In one of those events that can definitively be filed under “crazy stuff that happens in Russia,” a man nicknamed ‘Bazooka Arms’ faced off against a blogger in an MMA bout – and ended up getting submitted.




					www.rt.com
				









In one of those events that can definitively be filed under “crazy stuff that happens in Russia,” a man nicknamed ‘Bazooka Arms’ faced off against a blogger in an MMA bout – and ended up getting submitted.

Kirill 'Bazooka Arms' Tereshin made headlines around the world several years ago when he underwent synthol drug injections that gave him foot-wide biceps.  
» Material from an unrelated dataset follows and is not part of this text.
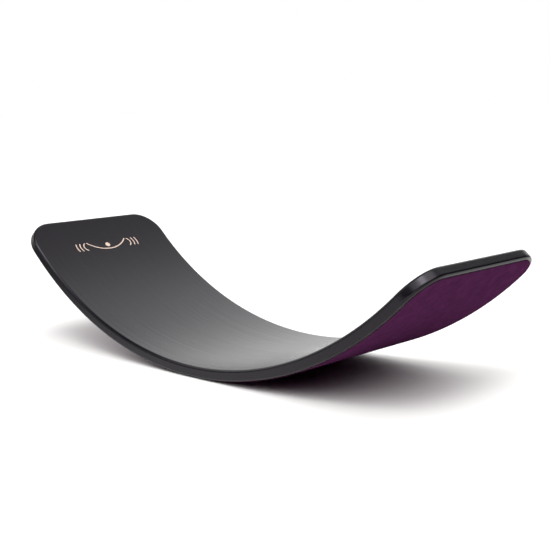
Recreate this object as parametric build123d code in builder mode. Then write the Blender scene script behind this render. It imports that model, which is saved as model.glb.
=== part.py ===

He regularly updates his 444,000 Instagram followers with his minor celebrity antics, the latest of which involved an MMA bout against Russian blogger Oleg Mongol.

After a feisty build-up in which Tereshin, 23, admitted he’s “not a fighter” but still vowed to see off his punier-armed opponent, the pair finally faced off at a gym in the city of Abakan in the Russian Republic of Khakassia.












						Кирилл Терешин - Руки Базуки on Instagram: “Face to face: Руки базуки @kirilltereshin96 против Алкаш @oleg_mongol  Полное продолжение всего мясо-будет на моём официальном…”
					

9,871 Likes, 710 Comments - Кирилл Терешин - Руки Базуки (@ruki_bazuki_official) on Instagram: “Face to face: Руки базуки @kirilltereshin96 против Алкаш @oleg_mongol  Полное продолжение всего…”




					www.instagram.com
				




And while ‘Bazooka Arms’ rocked his opponent with some shots from his wildly flailing arms early on in the fight, his ridiculous biceps ultimately proved his undoing.

After the action went to ground, Mongol managed to maneuver on top of his opponent, latching onto his arms and forcing him to tap out.

You can watch all the action in the video below, with the fight starting at 13 minutes 45 seconds.  






Earlier this year, Tereshin also tasted defeated when he went up against Russian slapping champion Vasiliy 'The Dumpling' Kamotskiy.

After Tereshin failed to make Kamotskiy so much as flinch with his slaps, the Dumpling sent his big-armed rival sprawling to the floor with his first hit, winning the contest.

---

Just when you thought this kid couldn't be much more of a joke.


----------



## From The Uncanny Valley (Oct 20, 2019)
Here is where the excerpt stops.